- Blu-ray cover
- Directed by: Michael Nankin; David Wechter;
- Written by: Steve Jacobson; Briana London; Michael Nankin; David Wechter;
- Starring: P. David Ebersole; Paula Abdul; Kirk Burnett; Karen Capelle; Mikal Robert Taylor; Toni Mazarin;
- Cinematography: Steve Jacobson
- Edited by: Steve Jacobson; Briana London;
- Music by: David Wechter; Julius Wechter;
- Distributed by: Tapeworm Video Distributors (VHS); Kritzerland (Blu-Ray);
- Release date: 1978;
- Running time: 37 minutes
- Country: United States
- Language: English

= Junior High School (film) =

Junior High School is a 1978 musical featurette starring P. David Ebersole as Jerry Sanders.
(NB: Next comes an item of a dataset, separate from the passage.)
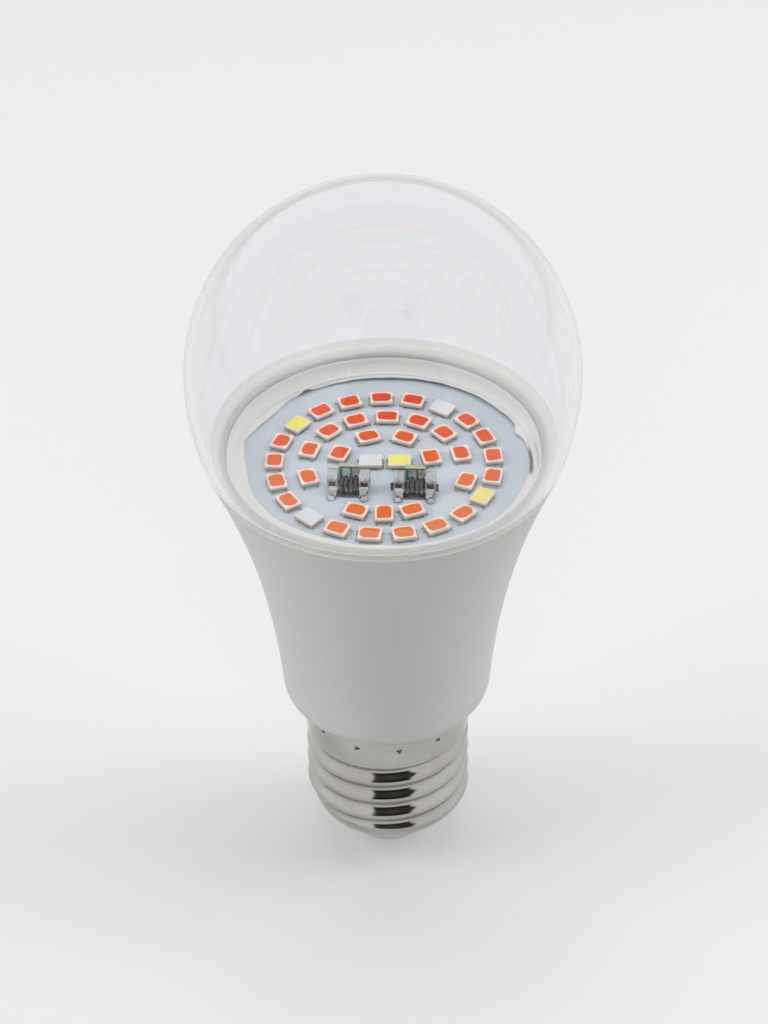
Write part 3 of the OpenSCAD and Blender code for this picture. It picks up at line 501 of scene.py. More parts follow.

The film chronicles the first day of term at a dramatized school of seventh and eighth graders, and consists of seven songs along with several dance numbers. The only member of the cast to become well known later is Paula Abdul, though she played a relatively minor role in the film.

==Plot==
The story begins with Sherry (Paula Abdul) declaring plans to hold a party that night. Upon hearing about this party, Jerry's friend, Paul (Kirk Burnett) encourages him to ask his crush, Lori Scott (Karen Capelle) to accompany him to the event. On his way to doing this, Jerry encounters several obstacles, including repeated run-ins with Keith (Mikal Robert Taylor), a school bully, and Vicki (Toni Mazarin), an ill-intentioned girl who hopes Jerry will ask her to the party so she can spite a previous boyfriend.